Total Derivatives is a subscription-only newsletter for the fixed-income derivatives market, and the following comes from its newsletter of 28th January 2010.

As one trader said “there’s no point for a DMO chief to try and tell people to buy gilts at very low yields and then trigger a failed auction. [Stheeman] needs to help massage yields higher, which is what he is doing, to a level where offshore investors will buy them. …”

Of course, the Treasury should deny that the DMO chief was trying to “massage yields higher” in order to prevent a failed auction (it is not the only possible interpretation of Robert Stheeman’s interview in the FT of 28th January 2010). Further, the Treasury should deny even that the DMO has an incentive to massage yields higher. But it is very bad that market participants believe that the DMO has such an incentive.

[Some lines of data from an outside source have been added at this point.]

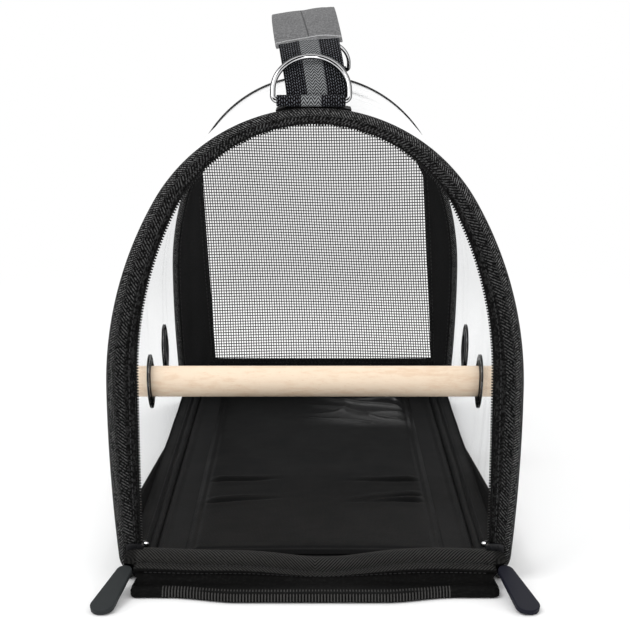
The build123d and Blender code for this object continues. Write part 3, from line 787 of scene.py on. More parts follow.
def piece(shape, name, material, body="shell", slot=None, replaces=(), thickness=0.0):
    """Makes the object of a shape, gives it its thickness, and puts it on its body."""
    made = shape.object(name, material_of(material))
    if thickness:
        wall = made.modifiers.new("wall", "SOLIDIFY")
        wall.thickness, wall.offset, wall.use_even_offset = thickness * MM, 0.0, True
    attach(made, body)
    if replaces:
        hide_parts(*replaces)
    return made


def sheet(made, width, length, held, rests_on=(), odd=False):
    """The cut's area is the mesh's, at most its rectangle's; odd is not used.
    """
    faces = np.empty(len(made.data.polygons))
    made.data.polygons.foreach_get("area", faces)
    layers = 1 if made.modifiers else 2
    cut = min(faces.sum() / layers, width * length * MM * MM)
    flat = (width * MM, length * MM)


def strip_cut(flat):
    """Width and length of the straight strip that a ruled ring of cloth is cut from."""
    return np.linalg.norm(flat[:, -1] - flat[:, 0], axis=1).max(), lengths(flat[:, 0])[-1]


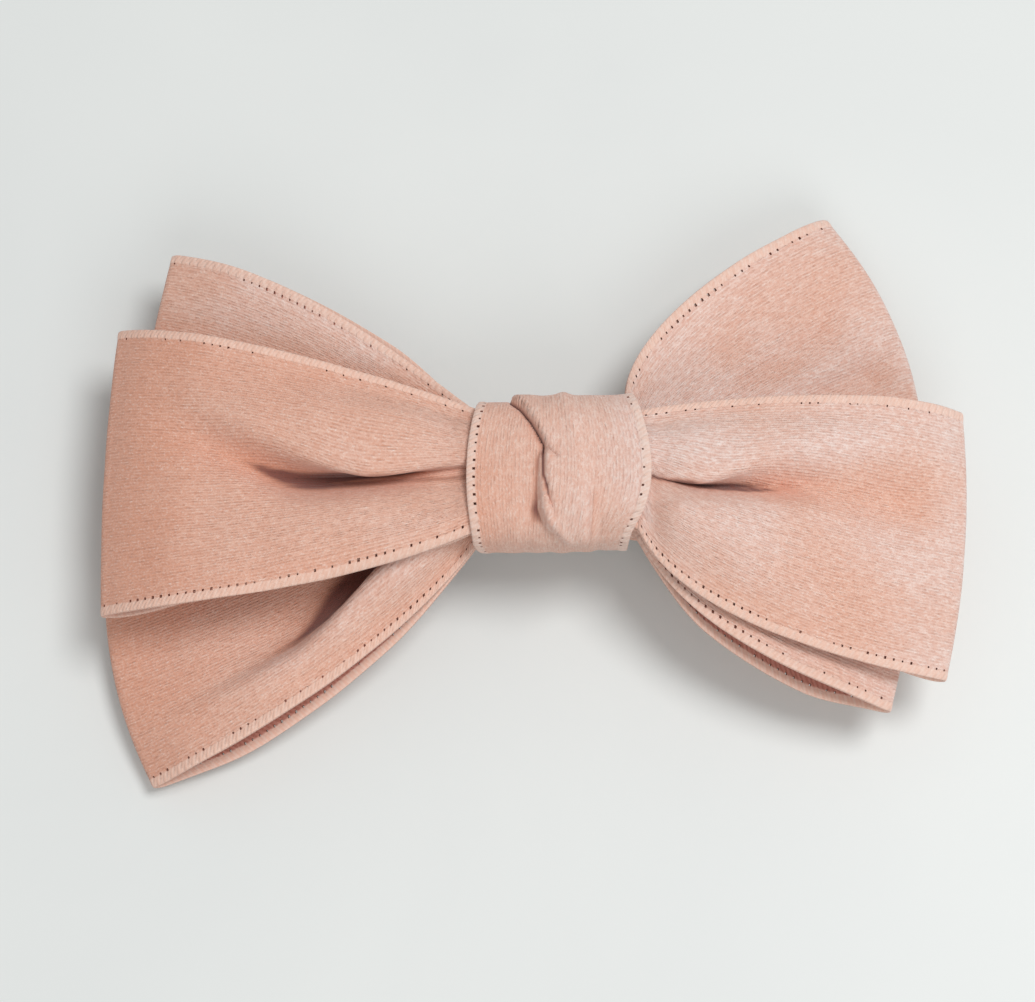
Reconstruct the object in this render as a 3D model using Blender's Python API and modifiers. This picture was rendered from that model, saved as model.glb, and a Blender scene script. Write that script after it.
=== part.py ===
"""Ribbon-bow hair barrette: three fanned ribbon bows, a knotted centre wrap and a spring-clasp clip.

All dimensions below are millimetres; the script builds in metres, +Z up, standing on its clip.
The bow and the clip are centred on X = Y = 0 before the whole part is shifted to its frame.
"""

import math

import bmesh
import bpy
from mathutils import Vector

MM = 0.001

# Where the clip's centre lies in the part's frame, whose origin is the bottom centre of its box.
CLIP_CENTRE_X = 3.06
CLIP_CENTRE_Y = -1.03

GAP = 0.3                     # clearance kept between pieces that touch

# Clip: an arched base plate with a flat seat at each end
BASE_HALF_LENGTH = 40.0
BASE_WIDTH = 8.0
BASE_THICKNESS = 0.8
BASE_APEX_Z = 13.2            # middle of the plate's thickness at the crown
BASE_RADIUS = 72.6
SEAT_X = 31.0                 # the arch ends here and the flat seat begins
SEAT_BLEND = 2.5
SEWING_HOLE_RADIUS = 0.6
SEWING_HOLE_X = 29.2

PIN_X = -38.0
PIN_Z = 2.0
PIN_RADIUS = 0.7
PIN_HOLE_RADIUS = 0.82
EAR_RADIUS = 2.0
EAR_INNER_Y = 3.2
EAR_OUTER_Y = 4.0
PIN_HEAD_RADIUS = 1.2
RIVET_HEAD_THICKNESS = 0.45

ARM_START_X = -37.0
ARM_END_X = 40.4
ARM_THICKNESS = 0.7
ARM_RISE = 1.0                # how far the closed arm bows towards the base plate
ARM_HINGE_Z = 1.2
ARM_SLOPE = 0.0184            # the catch end sits higher than the hinge end
KNUCKLE_RADIUS = 1.5
KNUCKLE_WIDTH = 5.6

STRIP_THICKNESS = 0.5
STRIP_ROOT_X = -36.0
STRIP_BEND_X = -31.0
STRIP_END_X = 24.0
STRIP_WIDTH = 4.6
STRIP_CROWN_Z = 8.8
STRIP_TIP_DROP = 2.85
STRIP_RIVET_X = -33.4

CATCH_X = 36.0
BRACKET_LENGTH = 5.6
BRACKET_WIDTH = 5.4
BRACKET_THICKNESS = 0.7
WINDOW_LENGTH = 4.4
WINDOW_WIDTH = 4.6
TAB_LENGTH = 3.4
TAB_PIVOT_Y = 2.45
RIVET_RADIUS = 0.7
RIVET_HOLE_RADIUS = 0.9

PAD_HALF_LENGTH = 27.0
PAD_WIDTH = 9.0
PAD_THICKNESS = 0.6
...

Indeed, if that is what the DMO chief was doing, and one holds constant the refusal to fix the auction mechanism, it wasn’t a foolish tactic. An uncovered auction, the UK being seen to fail to fund itself, could be disastrously expensive. So it might have been sensible for Robert Stheeman to attempt to cheapen gilts by, say 5bp, by warning of “uncertainty in the bond markets, which could lead to rising government yields”, that we could “move into a different pricing environment”, and even “that gilt yields are close to historic lows”. Slightly cheaper gilts might have attracted more bids, thus avoiding a failed auction.

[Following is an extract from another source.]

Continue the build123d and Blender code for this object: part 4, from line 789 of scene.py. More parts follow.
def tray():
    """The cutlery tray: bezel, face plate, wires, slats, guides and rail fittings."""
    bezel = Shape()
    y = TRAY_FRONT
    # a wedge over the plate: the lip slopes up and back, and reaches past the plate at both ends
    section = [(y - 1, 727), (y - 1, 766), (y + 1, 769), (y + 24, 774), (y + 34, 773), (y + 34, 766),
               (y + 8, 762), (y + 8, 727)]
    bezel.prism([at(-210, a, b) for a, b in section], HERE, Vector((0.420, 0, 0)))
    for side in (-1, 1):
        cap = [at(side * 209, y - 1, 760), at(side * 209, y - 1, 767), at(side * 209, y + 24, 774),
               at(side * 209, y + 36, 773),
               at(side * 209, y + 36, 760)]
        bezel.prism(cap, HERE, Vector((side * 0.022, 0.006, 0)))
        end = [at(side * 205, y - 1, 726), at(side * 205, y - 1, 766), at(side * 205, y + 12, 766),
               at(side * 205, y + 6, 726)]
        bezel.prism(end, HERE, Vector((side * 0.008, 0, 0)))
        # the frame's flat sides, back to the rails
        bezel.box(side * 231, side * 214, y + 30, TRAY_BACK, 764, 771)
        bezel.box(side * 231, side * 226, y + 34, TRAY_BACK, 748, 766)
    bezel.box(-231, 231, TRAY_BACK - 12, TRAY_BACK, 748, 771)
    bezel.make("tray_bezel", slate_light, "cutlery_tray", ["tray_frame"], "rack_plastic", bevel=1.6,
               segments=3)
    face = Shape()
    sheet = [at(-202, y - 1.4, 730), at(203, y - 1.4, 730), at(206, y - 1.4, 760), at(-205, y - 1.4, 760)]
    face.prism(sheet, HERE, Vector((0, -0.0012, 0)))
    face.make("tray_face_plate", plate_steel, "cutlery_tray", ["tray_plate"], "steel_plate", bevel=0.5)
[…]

But even if this was a good tactic, fixing the auction mechanism would be a better strategy.

Conclusion

None of the issues raised by HMT’s reply really argues against the proposal, and one—syndication—strengthens the arguments in favour.

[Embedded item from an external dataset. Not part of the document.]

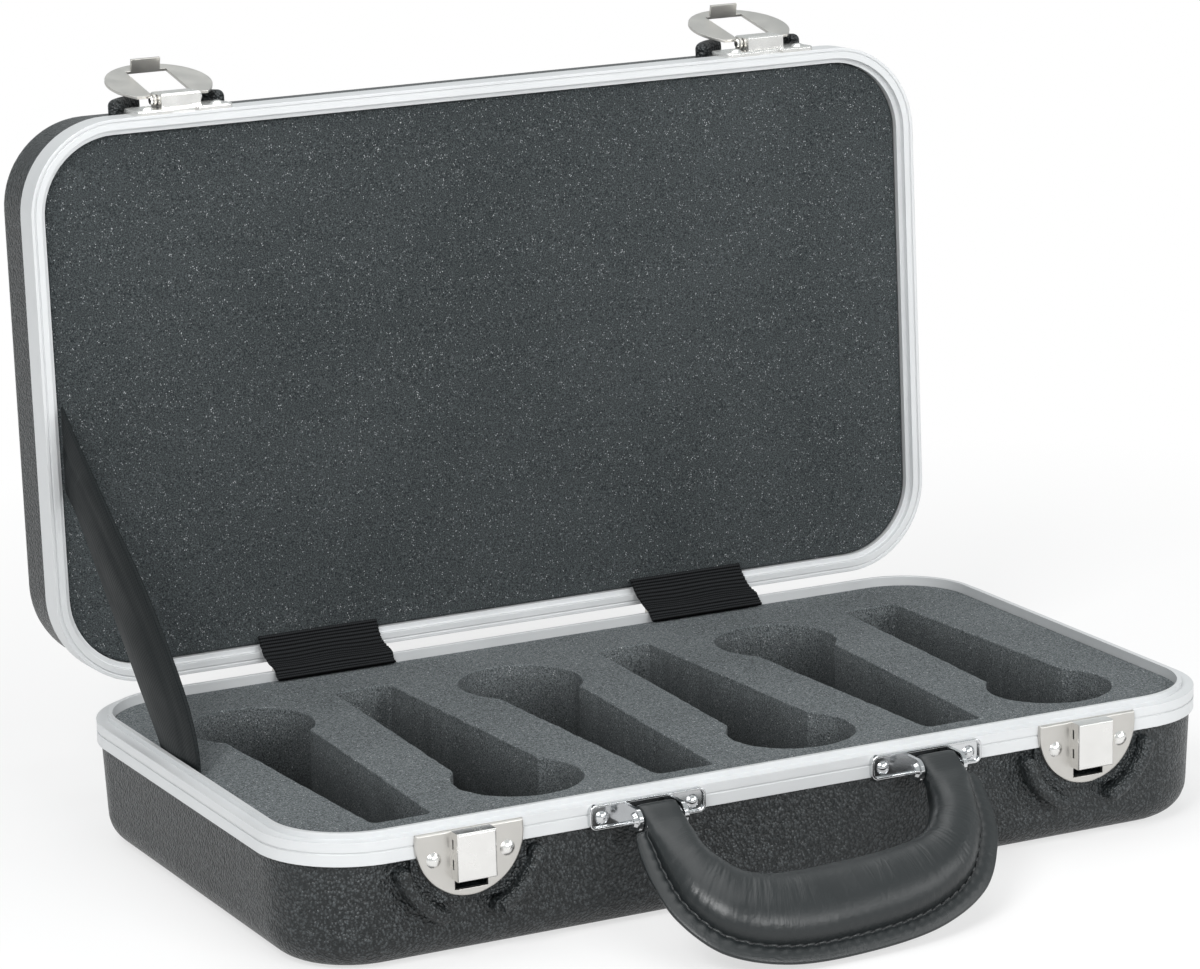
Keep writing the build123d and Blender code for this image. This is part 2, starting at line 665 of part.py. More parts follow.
# hinge box and plate for each hasp, pressed from one sheet
with BuildPart() as mounts_closed:
    with BuildSketch(front_face):
        with Locations(*[(x, base_height + 0.3 + mount_height / 2) for x in latches]):
            RectangleRounded(2 * mount_half, mount_height, 3)
        with Locations(*mount_rivets):
            Circle(rivet_radius + rivet_fit, mode=Mode.SUBTRACT)
        with Locations(*[(x, base_height + 0.3) for x in latches]):
            Rectangle(2 * notch_half, 2 * notch_height, mode=Mode.SUBTRACT)
    extrude(amount=mount_thick)
    rims = mounts_closed.faces().sort_by(Axis.Y)[:2]
    fillet([edge for rim in rims for edge in rim.outer_wire().edges()], mount_edge)
    barrel_middle = base_height + (barrel_low + barrel_high) / 2
    for x in latches:
        with BuildSketch(front_face.offset(mount_thick)) as outside:
            with Locations((x, barrel_middle)):
                Rectangle(2 * barrel_half, barrel_high - barrel_low)
        extrude(outside.sketch, amount=barrel_reach - mount_thick)
    fillet(mounts_closed.faces().sort_by(Axis.Y)[:2].edges(), 0.8 * barrel_wall)
    for x in latches:
        with BuildSketch(front_face.offset(mount_thick)) as hollow:
            with Locations((x, barrel_middle + barrel_wall)):
                Rectangle(2 * (barrel_half - barrel_wall), barrel_high - barrel_low)
        extrude(hollow.sketch, amount=barrel_reach - barrel_wall - mount_thick,
                mode=Mode.SUBTRACT)
        with BuildSketch(Plane.YZ.offset(x - 2 * barrel_half)) as bore:
            with Locations((front - hasp_pin_out, hasp_pin_height)):
                Circle(hasp_pin_radius + rivet_fit)
        extrude(bore.sketch, amount=4 * barrel_half, mode=Mode.SUBTRACT)

lug_start = barrel_half + hasp_side_gap
lug_end = lug_start + hasp_lug_thick
with BuildPart() as hasp_pins_closed:
    for x in latches:
        with BuildSketch(Plane.YZ.offset(x - lug_end - 0.3)) as pin:
            with Locations((front - hasp_pin_out, hasp_pin_height)):
                Circle(hasp_pin_radius)
        extrude(pin.sketch, amount=2 * (lug_end + 0.3))
        for side in (-1, 1):
            with BuildSketch(Plane.YZ.offset(x + side * (lug_end + 0.3))) as button:
                with Locations((front - hasp_pin_out, hasp_pin_height)):
                    Circle(hasp_pin_radius + 0.5)
            extrude(button.sketch, amount=side * 0.8, taper=25)

# the hasp: a disc with a window that drops over the catch box, two lugs on the pin
# and a tongue, bent from the window, that springs into the slot below the box
sheet_out = hasp_pin_out - hasp_thick
disc_middle = hasp_pin_height - hasp_disc_drop
tongue_height_closed = hasp_pin_height - hasp_tongue_drop
with BuildPart() as hasps_closed:
    for x in latches:
        with BuildSketch(front_face.offset(sheet_out)) as sheet:
            with Locations((x, disc_middle)):
                Circle(hasp_radius)
            with Locations((x, hasp_pin_height - hasp_top_drop + hasp_radius)):
                Rectangle(4 * hasp_radius, 2 * hasp_radius, mode=Mode.SUBTRACT)
            with Locations((x, tongue_height_closed + hasp_radius)):
                Rectangle(2 * lug_start, 2 * hasp_radius, mode=Mode.SUBTRACT)
        extrude(sheet.sketch, amount=hasp_thick)
        with BuildSketch(front_face.offset(sheet_out + hasp_thick)) as tongue:
            with Locations((x, tongue_height_closed - hasp_thick / 2)):
                Rectangle(2 * hasp_tongue_half, hasp_thick)
        extrude(tongue.sketch, amount=-hasp_tongue)
        for side in (-1, 1):
            lug_x = x + (lug_start if side > 0 else -lug_end)
            with BuildSketch(Plane.YZ.offset(lug_x)) as lug:
                with Locations((front - hasp_pin_out, hasp_pin_height)):
                    Circle(hasp_lug_radius)
                with Locations((front - sheet_out - hasp_thick / 2,
                                hasp_pin_height - hasp_top_drop)):
                    Rectangle(hasp_thick, 2 * hasp_top_drop)
                with Locations((front - hasp_pin_out, hasp_pin_height)):
                    Circle(hasp_pin_radius + pin_fit, mode=Mode.SUBTRACT)
            extrude(lug.sketch, amount=hasp_lug_thick)

lid_rest = -lid_open_angle
with BuildPart() as lid_shell:
    add(lid_shell_closed.part.rotate(hinge_axis, lid_rest))
lid_shell.part.label = "lid_shell"

with BuildPart() as lid_frame:
    add(lid_frame_closed.part.rotate(hinge_axis, lid_rest))
lid_frame.part.label = "lid_frame"

with BuildPart() as lid_foam:
    add(lid_foam_closed.part.rotate(hinge_axis, lid_rest))
lid_foam.part.label = "lid_foam"

lid_leaf = hinge_leaf((1, 3), base_height + 0.2, lid_frame_top - 0.4, 1, lid_rivet_height)
with BuildPart() as lid_hinge_leaf_right:
    add(lid_leaf.rotate(hinge_axis, lid_rest))
lid_hinge_leaf_right.part.label = "lid_hinge_leaf_right"

with BuildPart() as lid_hinge_leaf_left:
    mirror(lid_hinge_leaf_right.part, about=Plane.YZ)
lid_hinge_leaf_left.part.label = "lid_hinge_leaf_left"

with BuildPart() as lid_rivets_closed:
    rivet(rear_face.offset(leaf_thick), [(x, lid_rivet_height) for x in hinge_rivet_x],
          leaf_thick, head=2.0, dome=1.0, radius=1.2)

with BuildPart() as lid_hinge_rivets:
    add(lid_rivets_closed.part.rotate(hinge_axis, lid_rest))
lid_hinge_rivets.part.label = "lid_hinge_rivets"

with BuildPart() as mounts_open:
    add(mounts_closed.part.rotate(hinge_axis, lid_rest))

with BuildPart() as hasp_mount_left:
    add(mounts_open.solids().sort_by(Axis.X)[0])
hasp_mount_left.part.label = "hasp_mount_left"

with BuildPart() as hasp_mount_right:
    add(mounts_open.solids().sort_by(Axis.X)[-1])
hasp_mount_right.part.label = "hasp_mount_right"

with BuildPart() as mount_rivets_closed:
    rivet(front_face.offset(mount_thick), mount_rivets, mount_thick, dome=mount_dome)

with BuildPart() as hasp_mount_rivets:
    add(mount_rivets_closed.part.rotate(hinge_axis, lid_rest))
hasp_mount_rivets.part.label = "hasp_mount_rivets"

with BuildPart() as pins_open:
    add(hasp_pins_closed.part.rotate(hinge_axis, lid_rest))

with BuildPart() as hasp_pin_left:
    add(pins_open.solids().sort_by(Axis.X)[0])
hasp_pin_left.part.label = "hasp_pin_left"

with BuildPart() as hasp_pin_right:
    add(pins_open.solids().sort_by(Axis.X)[-1])
hasp_pin_right.part.label = "hasp_pin_right"

with BuildPart() as hasps_open:
    add(hasps_closed.part.rotate(hasp_axis, -hasp_open_angle).rotate(hinge_axis, lid_rest))

with BuildPart() as hasp_left:
    add(hasps_open.solids().sort_by(Axis.X)[0])
hasp_left.part.label = "hasp_left"

with BuildPart() as hasp_right:
    add(hasps_open.solids().sort_by(Axis.X)[-1])
hasp_right.part.label = "hasp_right"

# ======================== cloth pieces ====================================
# a woven cover over each hinge, from the base foam to the lid foam
with BuildPart() as hinge_cover_right:
    with BuildSketch(Plane.YZ.offset(hinge_place - cover_width / 2)):
        with BuildLine():
            run = FilletPolyline((rear - cover_reach, foam_top + cloth_thick),
                                 (rear - tongue_end, tongue_top + 0.75 * cloth_thick),
                                 (rear - knuckle_radius, tongue_top + cloth_thick),
                                 (rear + cover_turn, tongue_top + 0.6 * cover_rise),
                                 (rear + cover_far, tongue_top + cover_rise), radius=2)
            offset(run, amount=cloth_thick / 2, side=Side.BOTH)
        make_face()
    extrude(amount=cover_width)
hinge_cover_right.part.label = "hinge_cover_right"

with BuildPart() as hinge_cover_left:
    mirror(hinge_cover_right.part, about=Plane.YZ)
hinge_cover_left.part.label = "hinge_cover_left"

# the stay strap: a cupped band from the base foam to the lid foam on the left side
# (along the depth, height, direction it runs in, half its width)
strap_x = -(width / 2 - strap_from_end)
strap_line = [(16, foam_top + 0.9, 90, 18.5), (17.5, 60, 66, 18.6), (28, 72, 47, 18.8),
              (50, 90, 41, 18.6), (72, 108.5, 40.5, 17.6), (95, 127.5, 41, 15.2),
              (117, 147, 40, 13.2), (rear + cover_far, 161, 0, 12.5)]


def strap_section(y, z, heading, half):
    """A shallow arc across the strap, at right angles to the way it runs."""
    across = Vector(0, -sin(radians(heading)), cos(radians(heading)))
    run = Vector(0, cos(radians(heading)), sin(radians(heading)))
    plane = Plane(origin=(strap_x, y, z), x_dir=across, z_dir=run)
    with BuildSketch(plane) as section:
        with BuildLine():
            ThreePointArc((-half, 0), (0, -strap_sag), (half, 0))
            Line((half, 0), (half, -cloth_thick))
            ThreePointArc((half, -cloth_thick), (0, -strap_sag - cloth_thick),
                          (-half, -cloth_thick))
            Line((-half, -cloth_thick), (-half, 0))
        make_face()
    return section.sketch.faces()[0]


with BuildPart() as stay_strap:
    loft([strap_section(*point) for point in strap_line])
stay_strap.part.label = "stay_strap"

# ======================== one file for each piece =========================
pieces = [
    base_shell, base_frame, base_foam, latch_plate_left, latch_plate_right,
    latch_box_left, latch_box_right, latch_spring_left, latch_spring_right,
    base_latch_rivets, handle_bracket_left, handle_bracket_right, bracket_rivets,
    handle_pin_left, handle_pin_right, handle_eye_left, handle_eye_right, handle_grip,
    base_hinge_leaf_left, base_hinge_leaf_right, hinge_pin_left, hinge_pin_right,
    base_hinge_rivets, lid_shell, lid_frame, lid_foam, lid_hinge_leaf_left,
    lid_hinge_leaf_right, lid_hinge_rivets, hasp_mount_left, hasp_mount_right,
    hasp_mount_rivets, hasp_pin_left, hasp_pin_right, hasp_left, hasp_right,
    hinge_cover_left, hinge_cover_right, stay_strap,
]
os.makedirs("parts", exist_ok=True)
for piece in pieces:
    export_step(piece.part, f"parts/{piece.part.label}.step")
    print(piece.part.label, round(piece.part.volume, 1), piece.part.is_valid)
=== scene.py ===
# %% [markdown]
# # A microphone case, standing open
#
# The case is already modelled as rigid parts: two moulded shells, two aluminium
# closing frames, hinges, hasps, catches and a handle on pins. This lesson dresses
# those parts with finishes, and builds what metal-working shapes can't show: foam
# cut with a knife, a padded handle, a cloth strap and woven covers.
# The scene is in metres, in the same frame as the rigid parts. Lists of stations
# are in millimetres, as they were measured, and `MM` turns them into metres.

# %% Load the rigid parts
import math

import bpy
import numpy as np
from mathutils import Matrix, Vector


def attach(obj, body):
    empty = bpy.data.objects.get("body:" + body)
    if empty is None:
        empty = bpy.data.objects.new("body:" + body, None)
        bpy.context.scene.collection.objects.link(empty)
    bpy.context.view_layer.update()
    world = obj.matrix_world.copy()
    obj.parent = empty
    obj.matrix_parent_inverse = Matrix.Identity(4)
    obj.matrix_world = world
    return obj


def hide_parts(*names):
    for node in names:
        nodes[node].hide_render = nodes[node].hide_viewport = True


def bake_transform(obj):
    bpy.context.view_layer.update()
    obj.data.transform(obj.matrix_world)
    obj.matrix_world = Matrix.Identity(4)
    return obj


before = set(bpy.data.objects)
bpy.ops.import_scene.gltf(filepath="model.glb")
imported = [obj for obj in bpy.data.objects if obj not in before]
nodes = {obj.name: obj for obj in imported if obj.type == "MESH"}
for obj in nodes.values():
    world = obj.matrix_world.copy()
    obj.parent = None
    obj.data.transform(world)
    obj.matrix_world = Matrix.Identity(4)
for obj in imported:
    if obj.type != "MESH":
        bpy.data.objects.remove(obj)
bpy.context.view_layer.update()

# %% [markdown]
# ## The camera
#
# The case is seen from its front left corner, a little above the rim, through a
# long lens. The place and the three turns were solved from edges of the case that
# are straight and level on the real one, so no shift is needed.

# %% Stand the camera where the case was seen from
MM = 0.001
camera_place = Vector((-880.84, -1704.95, 606.2)) * MM
yaw, pitch, roll = (math.radians(a) for a in (26.803, -13.415, -1.414))
focal_pixels, image_width = 4691.5, 1200.0

ahead = Vector((math.sin(yaw) * math.cos(pitch), math.cos(yaw) * math.cos(pitch),
                math.sin(pitch)))
level = Vector((math.cos(yaw), -math.sin(yaw), 0.0))
upward = level.cross(ahead)
right = math.cos(roll) * level + math.sin(roll) * upward
top = -math.sin(roll) * level + math.cos(roll) * upward

lens = bpy.data.cameras.new("view")
lens.sensor_fit = "HORIZONTAL"
lens.sensor_width = 36.0
lens.lens = focal_pixels / image_width * lens.sensor_width
lens.clip_end = 60.0
camera = bpy.data.objects.new("view", lens)
bpy.context.scene.collection.objects.link(camera)
turn = Matrix((right, top, -ahead)).transposed()
camera.matrix_world = Matrix.Translation(camera_place) @ turn.to_4x4()
bpy.context.scene.camera = camera
print("lens:", round(lens.lens, 1), "mm")

# %% [markdown]
# ## Shader sums as plain arithmetic
#
# A finish is a small network of nodes. Placing each node by hand hides what the
# network works out, so a `Wire` wraps a node's output and turns + - * and ** into
# Math nodes, and a `Finish` holds one material and adds any other node by its type.
# Colours and vectors never pass through Math nodes, which would turn them grey.

# %% A wire that can be added and multiplied
class Wire:
    """One output of a node. Sums of wires and numbers add Math nodes."""

    def __init__(self, finish, socket):
        self.finish = finish
        self.socket = socket

    def sum(self, operation, first, second):
        return self.finish.node("ShaderNodeMath", {"operation": operation}, first, second)

    def __add__(self, other):
        return self.sum("ADD", self, other)

    def __rsub__(self, other):
        return self.sum("SUBTRACT", other, self)

    def __mul__(self, other):
        return self.sum("MULTIPLY", self, other)

    def __pow__(self, other):
        return self.sum("POWER", self, other)

    __radd__ = __add__
    __rmul__ = __mul__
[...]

Please move this forward, before rather than after the current system contributes to a ratings downgrade.

— Julian D. A. Wiseman
20th June 2010
www.jdawiseman.com

Footnotes

This assumes an auction of a 4% 50-year gilt, £4bn split into 40 auctionettes each of £100mn. The gilt starts with a market price of par and so with a DV01 of 21.55 pence, this therefore also being the maximum change in the minimum price of one auctionette relative to the previous. We assume that, for whatever reasons, the market yield then jumps to 4.08%, equivalent to the market price falling to £98.2995. Presumably the clearing prices of the next seven auctionettes would be their minimum prices: £99.7845, £99.5690, £99.3535, £99.1380, £98.9225, £98.7070, £98.4915, after which the clearing price would be the new market price of £98.2995. Losses therefore total £5,869,765, which if split amongst fifteen GEMMs would be ≈£391k each. This is not a trivial sum of money, but as a rarely incurred loss, effectively irrelevant to GEMMs’ reasoning about auctions.


Afterword

22nd June 2010: from an interview with Total Derivatives of Robert Stheeman:

This week, independent analyst Julian Wiseman published details of communications between himself and the Treasury regarding his suggestion of replacing regular gilt auctions with a series of auctionettes – a plan he says would be safer and cheaper than the current process (see GBP Bonds: Time to change gilt auctions?).

The DMO’s Stheeman said today that any such suggestions are appreciated He also cautioned that any auction mechanism “must work on the practical side as well as from a theoretical perspective. We must know that it does not cause any practical difficulties for us or the GEMMs and must help, rather than complicate, the auction process.”

Is this an acceptance that it works in theory? Great. So what test can be done to show that it works in practice, short of doing it?

Meanwhile, the DMO should not omit to say that, in practice, the current rules do actually produce failed auctions. Rephrased: the current rules don’t work; the new rules at least “work … from a theoretical perspective”. Should we conclude that the DMO is waiting until another country does it? Let us hope that the delay isn’t too expensive.